Exercise> Repeat the listing in full, word for word.

::::

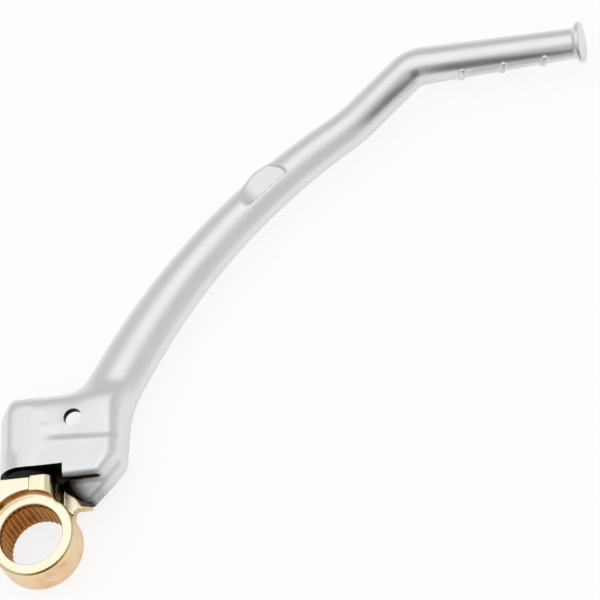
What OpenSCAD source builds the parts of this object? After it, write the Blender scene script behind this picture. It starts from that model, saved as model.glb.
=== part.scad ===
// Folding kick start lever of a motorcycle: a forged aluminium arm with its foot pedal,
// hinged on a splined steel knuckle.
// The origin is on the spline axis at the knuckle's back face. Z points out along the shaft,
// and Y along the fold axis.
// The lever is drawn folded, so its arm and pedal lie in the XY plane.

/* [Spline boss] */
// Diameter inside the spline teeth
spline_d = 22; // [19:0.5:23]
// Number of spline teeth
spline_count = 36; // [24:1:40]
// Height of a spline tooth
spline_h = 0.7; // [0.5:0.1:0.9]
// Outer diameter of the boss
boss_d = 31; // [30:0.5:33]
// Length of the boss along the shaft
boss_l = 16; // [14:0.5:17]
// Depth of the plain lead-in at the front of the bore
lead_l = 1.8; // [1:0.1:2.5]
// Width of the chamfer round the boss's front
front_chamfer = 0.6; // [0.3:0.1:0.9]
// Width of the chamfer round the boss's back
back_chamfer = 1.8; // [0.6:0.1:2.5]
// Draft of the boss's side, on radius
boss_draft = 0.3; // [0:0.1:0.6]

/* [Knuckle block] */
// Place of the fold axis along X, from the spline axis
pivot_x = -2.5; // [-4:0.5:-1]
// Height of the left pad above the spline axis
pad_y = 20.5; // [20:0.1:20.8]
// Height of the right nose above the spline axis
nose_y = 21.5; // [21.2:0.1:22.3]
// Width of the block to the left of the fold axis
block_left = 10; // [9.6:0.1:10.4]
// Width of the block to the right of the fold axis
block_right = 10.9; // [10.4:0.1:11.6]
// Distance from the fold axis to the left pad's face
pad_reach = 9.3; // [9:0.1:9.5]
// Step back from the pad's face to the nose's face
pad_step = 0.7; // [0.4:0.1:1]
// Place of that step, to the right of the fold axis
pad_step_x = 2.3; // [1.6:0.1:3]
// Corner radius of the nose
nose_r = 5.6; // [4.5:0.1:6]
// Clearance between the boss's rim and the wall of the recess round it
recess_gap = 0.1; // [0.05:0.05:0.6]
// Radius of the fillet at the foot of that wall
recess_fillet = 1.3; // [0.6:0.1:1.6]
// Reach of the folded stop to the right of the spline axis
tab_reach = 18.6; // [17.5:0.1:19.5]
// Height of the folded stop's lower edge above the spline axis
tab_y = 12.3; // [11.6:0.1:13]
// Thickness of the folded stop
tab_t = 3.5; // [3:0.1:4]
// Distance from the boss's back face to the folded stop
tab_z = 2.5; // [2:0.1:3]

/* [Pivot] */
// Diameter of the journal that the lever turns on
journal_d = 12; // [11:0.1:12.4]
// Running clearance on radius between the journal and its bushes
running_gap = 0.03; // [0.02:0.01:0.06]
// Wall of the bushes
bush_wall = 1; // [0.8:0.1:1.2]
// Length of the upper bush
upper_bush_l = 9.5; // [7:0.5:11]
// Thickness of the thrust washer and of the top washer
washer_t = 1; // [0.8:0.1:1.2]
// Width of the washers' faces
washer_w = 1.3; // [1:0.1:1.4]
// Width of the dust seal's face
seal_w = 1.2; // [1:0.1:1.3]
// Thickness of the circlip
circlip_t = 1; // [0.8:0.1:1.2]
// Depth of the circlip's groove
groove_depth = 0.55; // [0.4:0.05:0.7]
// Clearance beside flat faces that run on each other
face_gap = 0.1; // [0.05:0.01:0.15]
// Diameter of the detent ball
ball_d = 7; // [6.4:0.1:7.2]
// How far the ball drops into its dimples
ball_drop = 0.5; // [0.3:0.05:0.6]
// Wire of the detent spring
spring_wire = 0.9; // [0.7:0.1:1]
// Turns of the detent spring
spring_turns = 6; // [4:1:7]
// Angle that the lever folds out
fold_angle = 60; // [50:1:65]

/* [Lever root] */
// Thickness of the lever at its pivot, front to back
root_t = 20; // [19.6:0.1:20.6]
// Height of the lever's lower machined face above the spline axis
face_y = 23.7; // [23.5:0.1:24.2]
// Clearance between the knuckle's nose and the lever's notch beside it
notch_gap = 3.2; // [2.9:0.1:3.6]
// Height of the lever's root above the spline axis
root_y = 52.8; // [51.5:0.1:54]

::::

Answer to the exercise>
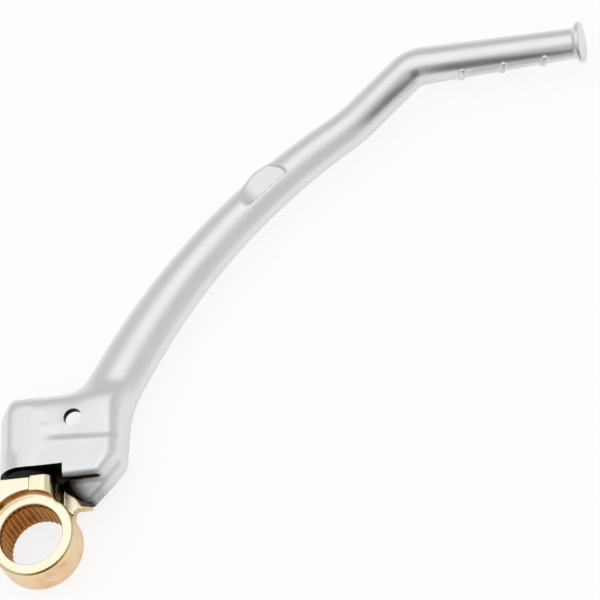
What OpenSCAD source builds the parts of this object? After it, write the Blender scene script behind this picture. It starts from that model, saved as model.glb.
=== part.scad ===
// Folding kick start lever of a motorcycle: a forged aluminium arm with its foot pedal,
// hinged on a splined steel knuckle.
// The origin is on the spline axis at the knuckle's back face. Z points out along the shaft,
// and Y along the fold axis.
// The lever is drawn folded, so its arm and pedal lie in the XY plane.

/* [Spline boss] */
// Diameter inside the spline teeth
spline_d = 22; // [19:0.5:23]
// Number of spline teeth
spline_count = 36; // [24:1:40]
// Height of a spline tooth
spline_h = 0.7; // [0.5:0.1:0.9]
// Outer diameter of the boss
boss_d = 31; // [30:0.5:33]
// Length of the boss along the shaft
boss_l = 16; // [14:0.5:17]
// Depth of the plain lead-in at the front of the bore
lead_l = 1.8; // [1:0.1:2.5]
// Width of the chamfer round the boss's front
front_chamfer = 0.6; // [0.3:0.1:0.9]
// Width of the chamfer round the boss's back
back_chamfer = 1.8; // [0.6:0.1:2.5]
// Draft of the boss's side, on radius
boss_draft = 0.3; // [0:0.1:0.6]

/* [Knuckle block] */
// Place of the fold axis along X, from the spline axis
pivot_x = -2.5; // [-4:0.5:-1]
// Height of the left pad above the spline axis
pad_y = 20.5; // [20:0.1:20.8]
// Height of the right nose above the spline axis
nose_y = 21.5; // [21.2:0.1:22.3]
// Width of the block to the left of the fold axis
block_left = 10; // [9.6:0.1:10.4]
// Width of the block to the right of the fold axis
block_right = 10.9; // [10.4:0.1:11.6]
// Distance from the fold axis to the left pad's face
pad_reach = 9.3; // [9:0.1:9.5]
// Step back from the pad's face to the nose's face
pad_step = 0.7; // [0.4:0.1:1]
// Place of that step, to the right of the fold axis
pad_step_x = 2.3; // [1.6:0.1:3]
// Corner radius of the nose
nose_r = 5.6; // [4.5:0.1:6]
// Clearance between the boss's rim and the wall of the recess round it
recess_gap = 0.1; // [0.05:0.05:0.6]
// Radius of the fillet at the foot of that wall
recess_fillet = 1.3; // [0.6:0.1:1.6]
// Reach of the folded stop to the right of the spline axis
tab_reach = 18.6; // [17.5:0.1:19.5]
// Height of the folded stop's lower edge above the spline axis
tab_y = 12.3; // [11.6:0.1:13]
// Thickness of the folded stop
tab_t = 3.5; // [3:0.1:4]
// Distance from the boss's back face to the folded stop
tab_z = 2.5; // [2:0.1:3]

/* [Pivot] */
// Diameter of the journal that the lever turns on
journal_d = 12; // [11:0.1:12.4]
// Running clearance on radius between the journal and its bushes
running_gap = 0.03; // [0.02:0.01:0.06]
// Wall of the bushes
bush_wall = 1; // [0.8:0.1:1.2]
// Length of the upper bush
upper_bush_l = 9.5; // [7:0.5:11]
// Thickness of the thrust washer and of the top washer
washer_t = 1; // [0.8:0.1:1.2]
// Width of the washers' faces
washer_w = 1.3; // [1:0.1:1.4]
// Width of the dust seal's face
seal_w = 1.2; // [1:0.1:1.3]
// Thickness of the circlip
circlip_t = 1; // [0.8:0.1:1.2]
// Depth of the circlip's groove
groove_depth = 0.55; // [0.4:0.05:0.7]
// Clearance beside flat faces that run on each other
face_gap = 0.1; // [0.05:0.01:0.15]
// Diameter of the detent ball
ball_d = 7; // [6.4:0.1:7.2]
// How far the ball drops into its dimples
ball_drop = 0.5; // [0.3:0.05:0.6]
// Wire of the detent spring
spring_wire = 0.9; // [0.7:0.1:1]
// Turns of the detent spring
spring_turns = 6; // [4:1:7]
// Angle that the lever folds out
fold_angle = 60; // [50:1:65]

/* [Lever root] */
// Thickness of the lever at its pivot, front to back
root_t = 20; // [19.6:0.1:20.6]
// Height of the lever's lower machined face above the spline axis
face_y = 23.7; // [23.5:0.1:24.2]
// Clearance between the knuckle's nose and the lever's notch beside it
notch_gap = 3.2; // [2.9:0.1:3.6]
// Height of the lever's root above the spline axis
root_y = 52.8; // [51.5:0.1:54]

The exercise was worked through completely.